Bazı filozoflara göre bu tür sorular, fizikalizmin sınırlarını gösteriyor. Ancak savunucuları, bu soruların sadece bilimsel gelişmelerle daha derinlemesine anlaşılacağına inanıyor.
Sonuç: Fizikalizm, Modern Düşüncenin Omurgası mı?

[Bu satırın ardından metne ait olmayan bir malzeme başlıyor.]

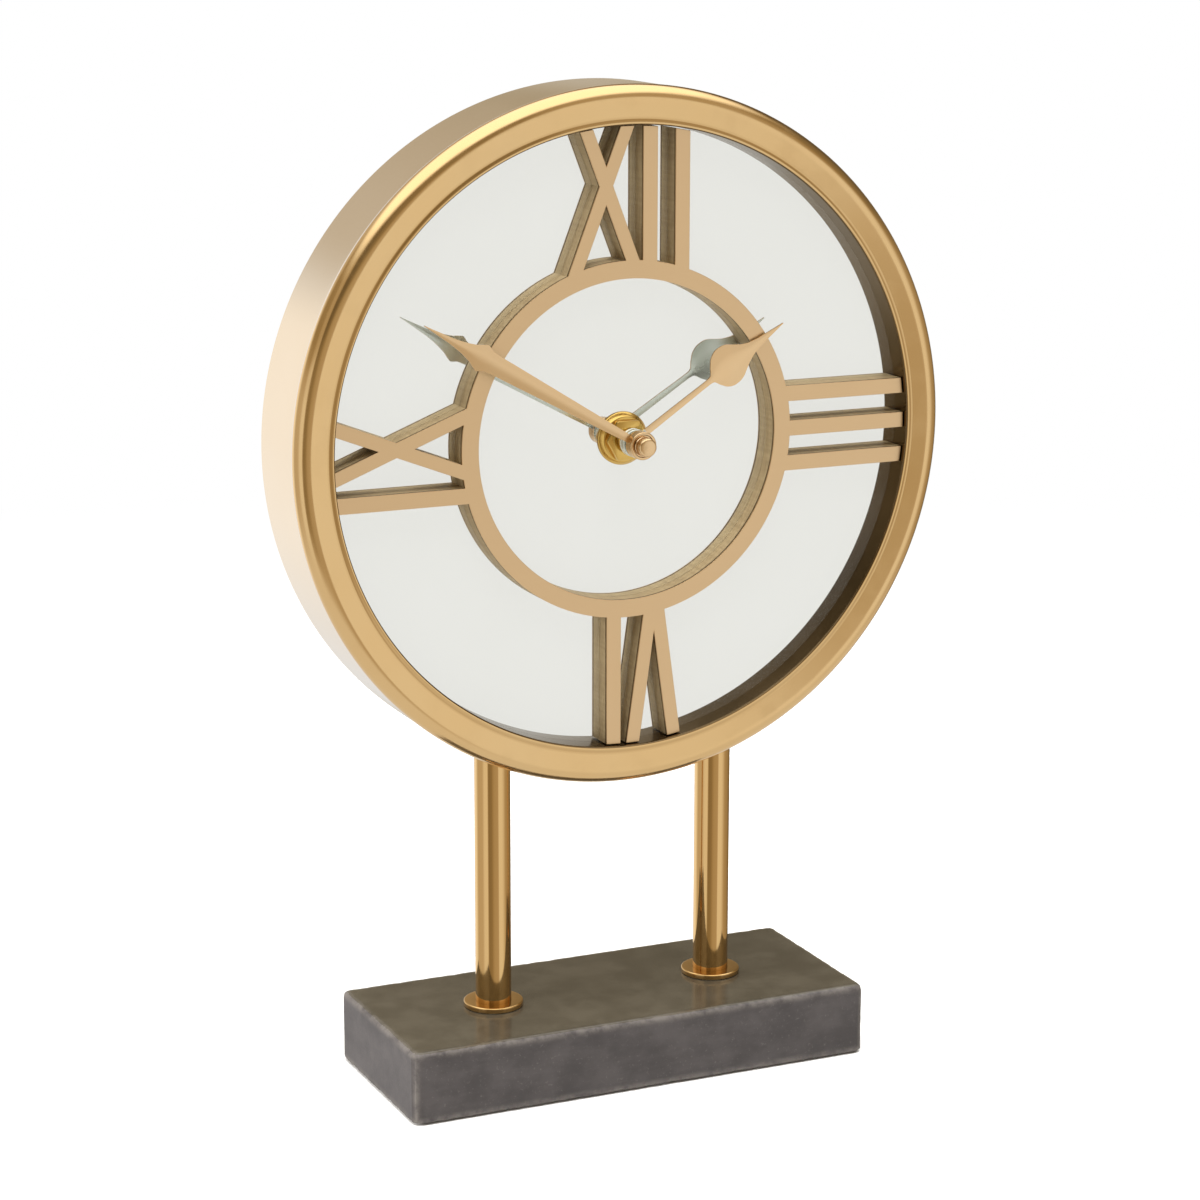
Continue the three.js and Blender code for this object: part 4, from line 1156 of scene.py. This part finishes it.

Fizikalizm, çağımızın bilimsel zihniyetini şekillendiren temel yaklaşımlardan biri. Evrenin, canlıların ve insan zihninin işleyişini açıklamak için güçlü bir çerçeve sunuyor. Ancak bilinç, öznel deneyimler ve niyetlilik gibi fenomenler hâlâ bu çerçevenin sınırlarını zorluyor. Belki de en büyük soru hâlâ geçerliliğini koruyor: Madde her şeyi açıklar mı, yoksa madde ötesi bir şeyler de var mı?
Kaynakça:
- Chalmers, D. J. (1996). The Conscious Mind: In Search of a Fundamental Theory. Oxford University Press.
- Smart, J. J. C. (1959). Sensations and Brain Processes. Philosophical Review, 68(2), 141–156.
- Kim, J. (1998). Mind in a Physical World: An Essay on the Mind-Body Problem and Mental Causation. MIT Press.
- Dennett, D. C. (1991). Consciousness Explained. Little, Brown and Co.